Quelques idées inspirantes pour Tournefeuille...

Des animations dans la ville, le temps d’une journée, au sein d’un espace, pourraient permettre aux publics qui ont besoin d’encouragement de pratiquer une activité physique et de peut être l’ancrer dans leurs habitudes. Par exemple, depuis plusieurs années, la Ville de Paris propose des séances de sport gratuites et encadrées par des coach professionnels dans quelques parcs de la ville, les dimanches matin.

Pour appuyer les pratiques de sport libre dans les espaces publics, une association strasbourgeoise propose un itinéraire défini en fonction du mobilier urbain.

La culture de la voiture à Tournefeuille est encore bien ancrée.

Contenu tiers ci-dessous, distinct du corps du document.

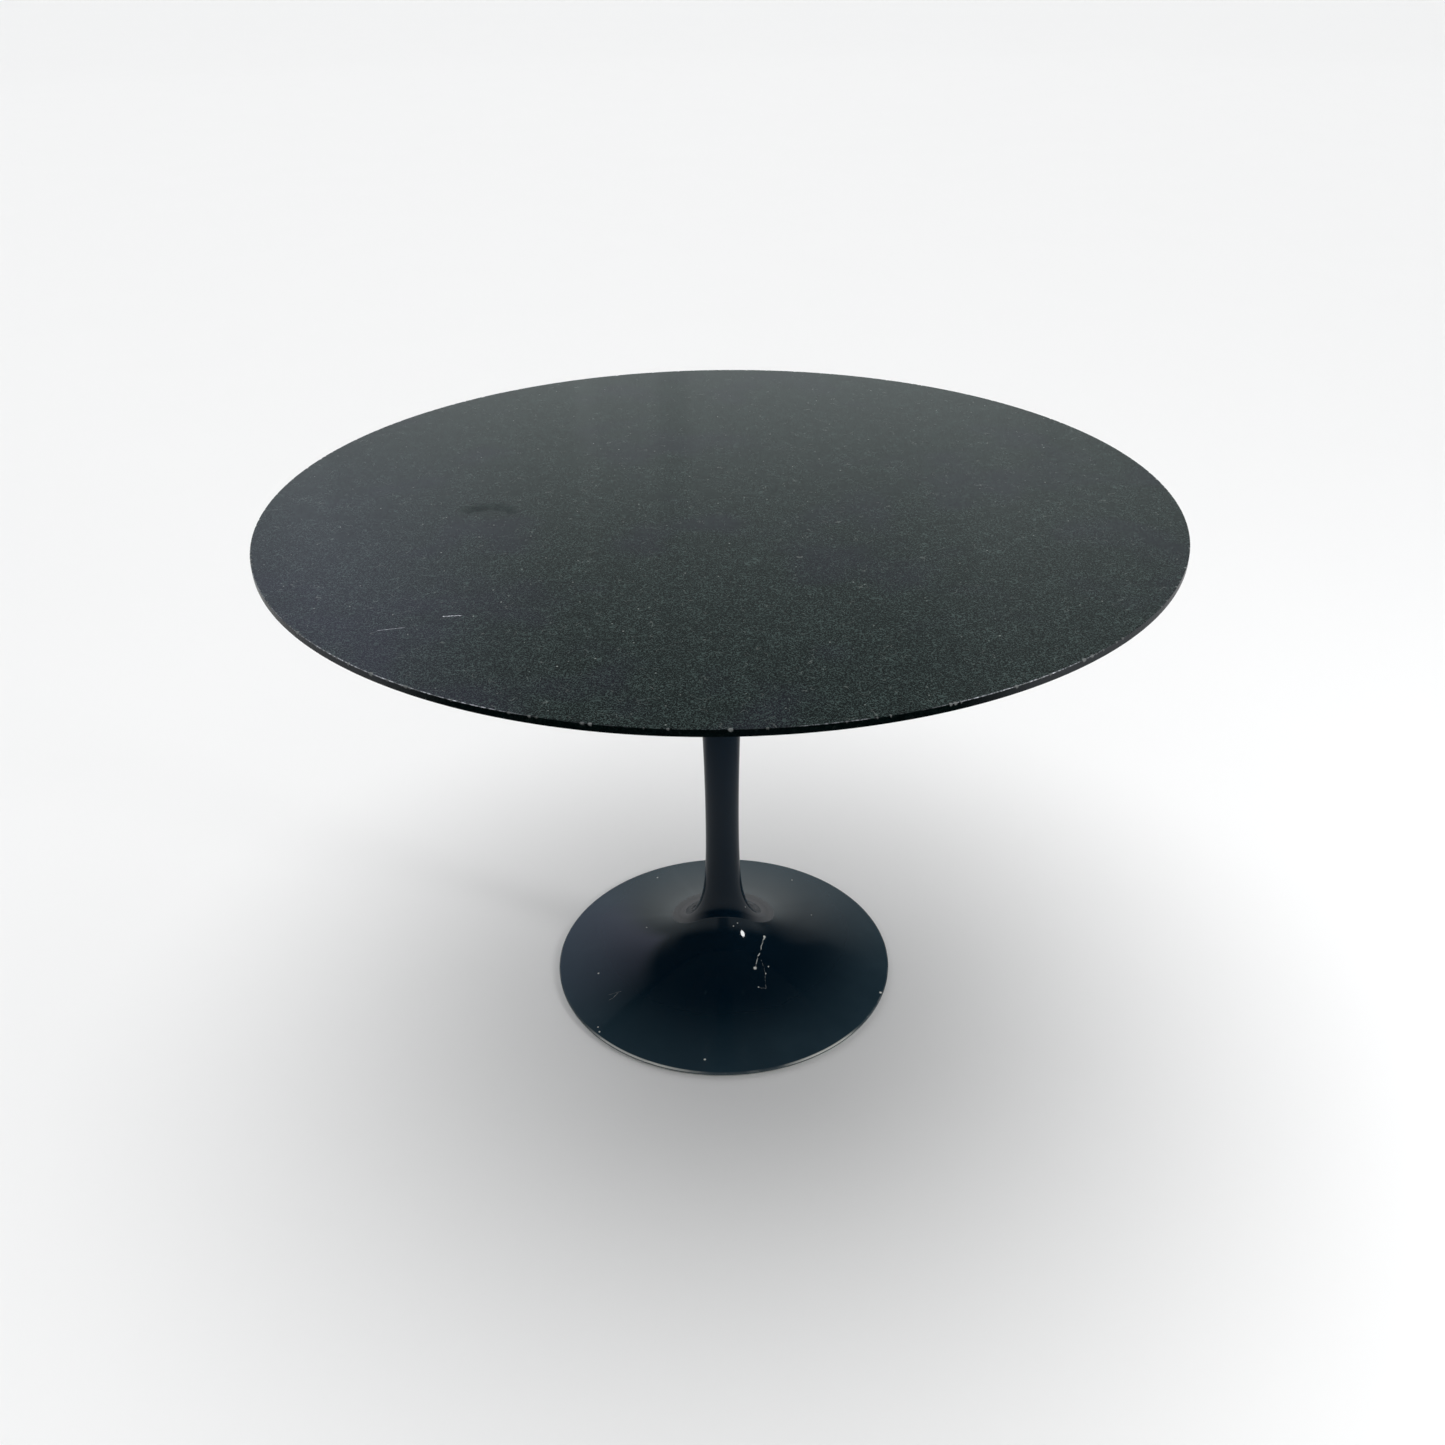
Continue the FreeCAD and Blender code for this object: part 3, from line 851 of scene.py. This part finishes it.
def translucent_plastic(nodes, hardware):
    """Pale glide plastic, scuffed and dirtied where it meets the floor."""
    place = nodes.coordinates()
    z = nodes.axes(place)[2]
    dirt = nodes.fade(nodes.noise(place, 60.0, 4.0), 0.35, 0.8)
    low = nodes.fade(z, 1.2 * MM, 0.1 * MM)
    base = nodes.mix(dirt * (0.25 + 0.45 * low), hardware.glide, FLOOR_DIRT)
    scuffs = nodes.noise(place, 700.0, 3.0)
    return {
        "Base Color": base,
        "Roughness": 0.28 + 0.3 * scuffs,
        "Subsurface Weight": 0.25,
        "Subsurface Radius": (0.004, 0.004, 0.004),
        "Normal": nodes.bump(scuffs, 0.05 * MM, 0.3),
    }


def zinc_plate(nodes, hardware):
    """Plated steel: crystalline bloom, a faint straw tint and dull wear."""
    place = nodes.coordinates()
    bloom = nodes.noise(place, 420.0, 3.0)
    tint = nodes.fade(nodes.noise(place, 45.0, 2.0), 0.4, 0.7)
    base = nodes.mix(tint * 0.4, hardware.zinc, STRAW_TINT)
    return {
        "Base Color": nodes.mix(nodes.fade(bloom, 0.55, 0.8) * 0.5, base, DULL_ZINC),
        "Metallic": 1.0,
        "Roughness": 0.26 + 0.28 * bloom,
        "Normal": nodes.bump(bloom, 0.03 * MM, 0.5),
    }


def powder_coat(nodes, hardware):
    """Black powder coat over steel: pebbled, with grey rubs."""
    place = nodes.coordinates()
    pebble = nodes.noise(place, 1400.0, 1.0)
    rub = nodes.fade(nodes.noise(nodes.stretched(place, (30, 90, 60), 0.5), 1.0, 4.0), 0.62, 0.8)
    return {
        "Base Color": nodes.mix(rub * 0.6, hardware.black_steel, RUBBED_COAT),
        "Roughness": 0.42 + 0.15 * pebble + 0.1 * rub,
        "Normal": nodes.bump(pebble, 0.06 * MM, 0.5),
    }


def turned_brass(nodes, hardware):
    """Brass with turning lines and brown tarnish."""
    place = nodes.coordinates()
    lines = nodes.noise(nodes.stretched(place, (40, 40, 2600)), 1.0, 1.0)
    tarnish = nodes.fade(nodes.noise(place, 160.0, 3.0), 0.45, 0.75)
    return {
        "Base Color": nodes.mix(tarnish * 0.6, hardware.brass, TARNISH),
        "Metallic": 1.0,
        "Roughness": 0.25 + 0.25 * tarnish + 0.1 * lines,
        "Normal": nodes.bump(lines, 0.04 * MM, 0.5),
    }


def stained_plywood(nodes, hardware):
    """Black-stained plywood: open grain on the face, and plies that alternate up the edge."""
    place = nodes.coordinates()
    ply_thickness = 2.0 * MM
    turn = nodes.axes(place)[2] * (math.pi / ply_thickness)
    ply = nodes.fade(turn.math("SINE", turn), -0.35, 0.35)
    along = nodes.noise(nodes.stretched(place, (7, 170, 300)), 1.0, 4.0, 0.6)
    crossed = nodes.noise(nodes.stretched(place, (170, 7, 300)), 1.0, 4.0, 0.6)
    grain = along * ply + crossed * (1 - ply)
    pores = nodes.fade(grain, 0.50, 0.72)
    return {
        "Base Color": nodes.mix(pores * 0.7 + ply * 0.2, hardware.ply, BARE_GRAIN),
        "Roughness": 0.55 + 0.25 * grain,
        "Normal": nodes.bump(grain, 0.12 * MM, 0.6),
    }


def cured_adhesive(nodes, hardware):
    """Grey cured adhesive with trapped bubbles."""
    place = nodes.coordinates()
    bubbles = nodes.fade(nodes.cells(place, 260.0, "Distance"), 0.25, 0.1)
    return {
        "Base Color": nodes.mix(bubbles, hardware.adhesive, BUBBLES),
        "Roughness": 0.35 + 0.2 * nodes.noise(place, 120.0, 3.0),
        "Normal": nodes.bump(bubbles, 0.1 * MM, 0.5),
    }


def pressed_fibre(nodes, hardware):
    """Black gasket fibre."""
    place = nodes.coordinates()
    fibres = nodes.noise(nodes.stretched(place, (500, 1600, 1600), 0.4), 1.0, 3.0)
    return {
        "Base Color": nodes.mix(nodes.fade(fibres, 0.5, 0.8), hardware.fibre, PALE_FIBRE),
        "Roughness": 0.7 + 0.2 * fibres,
        "Normal": nodes.bump(fibres, 0.05 * MM, 0.5),
    }


class PEDESTAL_TABLE_OT_glide_ring(bpy.types.Operator):
    """Makes the pale plastic ring that the table stands on"""

    bl_idname = "pedestal_table.glide_ring"
    bl_label = "Glide Ring"

    def execute(self, context):
        hardware = context.scene.pedestal_table.hardware
        outer, low, high = node_span("glide_ring")
        inner = outer - hardware.glide_width
        corners = ((inner, high), (outer, high), (outer, low), (inner, low))
        rounds = (0.2 * MM, 0.2 * MM, 0.8 * MM, 0.4 * MM)
        outline = np.vstack(
            [round_corner(corners[i - 1], corners[i], corners[(i + 1) % 4], rounds[i]) for i in range(4)]
        )
        ring = turned_surface("glide_plastic_ring", outline[:, 0], outline[:, 1], 256, closed=True)
        settle(ring, surface("pale glide plastic", translucent_plastic, hardware), "glide_ring")
        return {"FINISHED"}


class PEDESTAL_TABLE_OT_tie_rod(bpy.types.Operator):
    """Makes the tie rod with a real thread at both ends"""

    bl_idname = "pedestal_table.tie_rod"
    bl_label = "Tie Rod"

    def execute(self, context):
        # The groove's depth is a triangle wave of height / pitch - turn. It runs out where the thread
        # ends, and a taper breaks both ends of the rod.
        hardware = context.scene.pedestal_table.hardware
        radius, low, high = node_span("tie_rod")
        thread_length = 46 * MM
        around = 48
        samples_per_turn = 8
        rows = int(thread_length / hardware.thread_pitch * samples_per_turn)
        tip = 0.01 * MM
        upper = np.linspace(high - tip, high - thread_length, rows)
        lower = np.linspace(low + thread_length, low + tip, rows)
        height = np.concatenate([upper, lower])
        turn = np.arange(around)[:, None] / around
        phase = (height / hardware.thread_pitch - turn) % 1
        groove = 1 - np.abs(2 * phase - 1)
        end_distance = np.minimum(high - height, height - low)
        run_out = np.clip((thread_length - end_distance) / (2 * hardware.thread_pitch), 0, 1)
        taper = np.clip(1 - end_distance / hardware.thread_depth, 0, 1)
        bolt_radius = radius - hardware.thread_depth * np.maximum(groove * run_out, taper)
        rod = turned_surface("threaded_tie_rod", bolt_radius, height, around, poles=True)
        settle(rod, surface("plated rod", zinc_plate, hardware), "tie_rod")
        return {"FINISHED"}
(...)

Afin de laisser des espaces complètement dédiés aux piétons et aux cyclistes, la municipalité de Barcelone a repensé sa trame viaire en reportant le trafic automobile en périphérie de certains îlots d’habitation.

Le “street art”, en plus de créer une certaine culture urbaine, peut favoriser la marchabilité et rendre les déplacements à pied quotidiens plus ludiques, c’est d’ailleurs le cas dans de nombreuses villes comme Bruxelles.

Dans le but d’encourager la marche en tant qu’activité sportive, l’agglomération de Mulhouse a recensé et balisé des itinéraires de randonnées pédestres sous forme de plan physiques et numériques et de marquages au sol afin de faire découvrir le patrimoine aux promeneurs.

Les jeunes seraient aussi plus susceptibles d’utiliser des applications mobiles ou les réseaux sociaux pour pratiquer des activités physiques ou pour retrouver d’autres pratiquants que des personnes plus âgées. Certaines applications permettent de savoir combien de pas ont été effectués dans la journée et encouragent à dépasser leur score fait la veille.

Le dualisme entre connectivité et intergénérationnalité dans les pratiques physiques se retrouve dans une aire de fitness connectée en accès libre dans une ville de l’Aude, à Bram. Des modules d’ateliers de motricité associés à des modules de cross training permettent de conjuguer exercices pour jeunes ou personnes en forme et exercices pour personnes âgées ou plus fragiles.